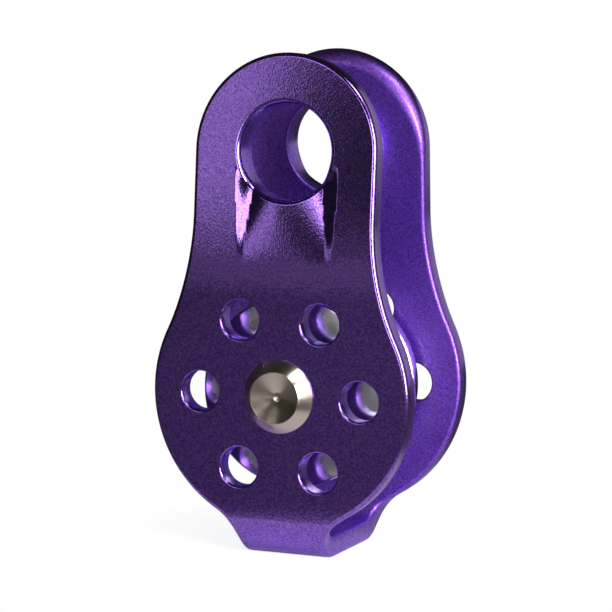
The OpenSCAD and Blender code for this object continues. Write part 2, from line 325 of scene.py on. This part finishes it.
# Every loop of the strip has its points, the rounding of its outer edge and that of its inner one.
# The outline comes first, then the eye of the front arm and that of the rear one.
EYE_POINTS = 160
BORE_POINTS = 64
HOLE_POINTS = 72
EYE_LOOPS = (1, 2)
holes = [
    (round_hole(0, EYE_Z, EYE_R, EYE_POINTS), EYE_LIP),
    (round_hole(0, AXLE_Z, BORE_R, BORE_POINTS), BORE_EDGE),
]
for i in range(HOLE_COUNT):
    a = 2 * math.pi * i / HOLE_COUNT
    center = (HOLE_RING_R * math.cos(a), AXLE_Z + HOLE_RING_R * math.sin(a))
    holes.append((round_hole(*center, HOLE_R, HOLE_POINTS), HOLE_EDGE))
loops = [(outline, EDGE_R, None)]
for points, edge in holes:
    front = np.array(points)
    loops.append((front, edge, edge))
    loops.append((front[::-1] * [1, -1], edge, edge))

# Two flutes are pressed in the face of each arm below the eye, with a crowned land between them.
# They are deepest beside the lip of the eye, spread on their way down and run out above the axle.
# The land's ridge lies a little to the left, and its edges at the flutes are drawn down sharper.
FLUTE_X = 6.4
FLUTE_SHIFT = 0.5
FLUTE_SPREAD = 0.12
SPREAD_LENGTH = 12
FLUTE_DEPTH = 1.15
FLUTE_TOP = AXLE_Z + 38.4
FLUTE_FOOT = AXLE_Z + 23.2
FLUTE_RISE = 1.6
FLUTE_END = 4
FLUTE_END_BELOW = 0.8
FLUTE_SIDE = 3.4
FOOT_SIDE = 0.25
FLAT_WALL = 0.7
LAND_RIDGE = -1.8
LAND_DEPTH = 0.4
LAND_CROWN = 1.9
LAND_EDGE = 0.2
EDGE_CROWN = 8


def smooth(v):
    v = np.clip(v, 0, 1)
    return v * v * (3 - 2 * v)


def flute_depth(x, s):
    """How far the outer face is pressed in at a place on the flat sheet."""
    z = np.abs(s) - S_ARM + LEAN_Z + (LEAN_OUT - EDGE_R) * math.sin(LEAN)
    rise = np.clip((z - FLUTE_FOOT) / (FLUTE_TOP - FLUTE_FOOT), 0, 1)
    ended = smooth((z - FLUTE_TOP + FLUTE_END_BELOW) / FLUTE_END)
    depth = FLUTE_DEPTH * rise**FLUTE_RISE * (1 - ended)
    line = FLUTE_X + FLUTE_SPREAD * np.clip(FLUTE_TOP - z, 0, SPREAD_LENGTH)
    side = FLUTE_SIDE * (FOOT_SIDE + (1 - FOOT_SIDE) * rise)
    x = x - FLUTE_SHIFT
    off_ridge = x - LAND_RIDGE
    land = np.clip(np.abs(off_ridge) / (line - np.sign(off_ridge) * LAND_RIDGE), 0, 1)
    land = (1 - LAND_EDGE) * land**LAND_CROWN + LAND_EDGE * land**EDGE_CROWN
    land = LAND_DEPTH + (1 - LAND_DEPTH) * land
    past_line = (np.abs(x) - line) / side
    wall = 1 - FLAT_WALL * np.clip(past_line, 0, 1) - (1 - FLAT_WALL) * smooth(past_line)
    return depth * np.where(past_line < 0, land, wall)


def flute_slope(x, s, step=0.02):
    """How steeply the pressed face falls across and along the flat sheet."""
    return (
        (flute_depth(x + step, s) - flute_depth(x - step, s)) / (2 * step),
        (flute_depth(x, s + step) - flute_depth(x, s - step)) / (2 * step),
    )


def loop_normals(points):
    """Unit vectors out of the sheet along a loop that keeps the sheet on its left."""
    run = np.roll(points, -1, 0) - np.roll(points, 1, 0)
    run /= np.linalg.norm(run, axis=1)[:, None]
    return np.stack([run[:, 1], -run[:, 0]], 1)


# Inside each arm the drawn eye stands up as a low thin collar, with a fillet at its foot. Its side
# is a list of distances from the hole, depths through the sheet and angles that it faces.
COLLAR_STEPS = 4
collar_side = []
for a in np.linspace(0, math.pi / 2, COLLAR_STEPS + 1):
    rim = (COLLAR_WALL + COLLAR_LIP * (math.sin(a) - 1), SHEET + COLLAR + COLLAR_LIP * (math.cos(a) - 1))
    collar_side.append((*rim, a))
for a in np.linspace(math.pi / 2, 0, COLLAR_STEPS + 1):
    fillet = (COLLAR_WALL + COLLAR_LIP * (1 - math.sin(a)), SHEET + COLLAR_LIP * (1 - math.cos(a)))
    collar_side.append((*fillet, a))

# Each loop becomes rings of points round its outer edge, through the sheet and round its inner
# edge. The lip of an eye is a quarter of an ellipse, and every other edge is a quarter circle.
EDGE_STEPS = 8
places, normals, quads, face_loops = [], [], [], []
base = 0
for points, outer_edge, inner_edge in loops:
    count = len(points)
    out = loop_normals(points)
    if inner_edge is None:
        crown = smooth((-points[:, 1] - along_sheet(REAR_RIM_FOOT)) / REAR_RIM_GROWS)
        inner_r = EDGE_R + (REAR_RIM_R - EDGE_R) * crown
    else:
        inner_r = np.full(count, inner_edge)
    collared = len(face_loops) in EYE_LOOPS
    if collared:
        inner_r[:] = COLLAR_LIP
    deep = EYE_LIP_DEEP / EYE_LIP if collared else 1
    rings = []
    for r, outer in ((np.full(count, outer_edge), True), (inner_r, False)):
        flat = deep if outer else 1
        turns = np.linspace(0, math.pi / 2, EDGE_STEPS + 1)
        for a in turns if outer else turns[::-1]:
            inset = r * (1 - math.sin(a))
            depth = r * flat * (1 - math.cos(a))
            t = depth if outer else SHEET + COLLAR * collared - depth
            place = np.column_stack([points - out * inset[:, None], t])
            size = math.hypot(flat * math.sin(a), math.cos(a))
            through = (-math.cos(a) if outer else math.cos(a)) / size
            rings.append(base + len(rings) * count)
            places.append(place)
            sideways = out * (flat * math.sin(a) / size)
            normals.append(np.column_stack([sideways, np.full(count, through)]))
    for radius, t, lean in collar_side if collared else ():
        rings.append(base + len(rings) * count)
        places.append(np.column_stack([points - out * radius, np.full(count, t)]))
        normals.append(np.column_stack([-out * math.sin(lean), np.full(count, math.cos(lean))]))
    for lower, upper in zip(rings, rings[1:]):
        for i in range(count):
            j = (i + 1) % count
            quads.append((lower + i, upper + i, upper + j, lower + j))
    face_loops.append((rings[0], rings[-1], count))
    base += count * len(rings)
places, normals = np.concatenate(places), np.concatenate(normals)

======

• [The exercise] From the top of the listing above, restate each line word for word up to and including the line with "loops.append((front[::-1] * [1, -1], edge, edge))"; add nothing else.

• [Completed exercise]
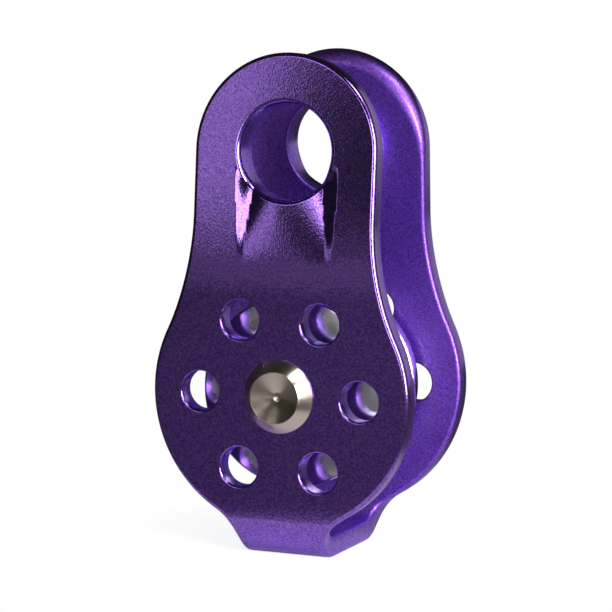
The OpenSCAD and Blender code for this object continues. Write part 2, from line 325 of scene.py on. This part finishes it.
# Every loop of the strip has its points, the rounding of its outer edge and that of its inner one.
# The outline comes first, then the eye of the front arm and that of the rear one.
EYE_POINTS = 160
BORE_POINTS = 64
HOLE_POINTS = 72
EYE_LOOPS = (1, 2)
holes = [
    (round_hole(0, EYE_Z, EYE_R, EYE_POINTS), EYE_LIP),
    (round_hole(0, AXLE_Z, BORE_R, BORE_POINTS), BORE_EDGE),
]
for i in range(HOLE_COUNT):
    a = 2 * math.pi * i / HOLE_COUNT
    center = (HOLE_RING_R * math.cos(a), AXLE_Z + HOLE_RING_R * math.sin(a))
    holes.append((round_hole(*center, HOLE_R, HOLE_POINTS), HOLE_EDGE))
loops = [(outline, EDGE_R, None)]
for points, edge in holes:
    front = np.array(points)
    loops.append((front, edge, edge))
    loops.append((front[::-1] * [1, -1], edge, edge))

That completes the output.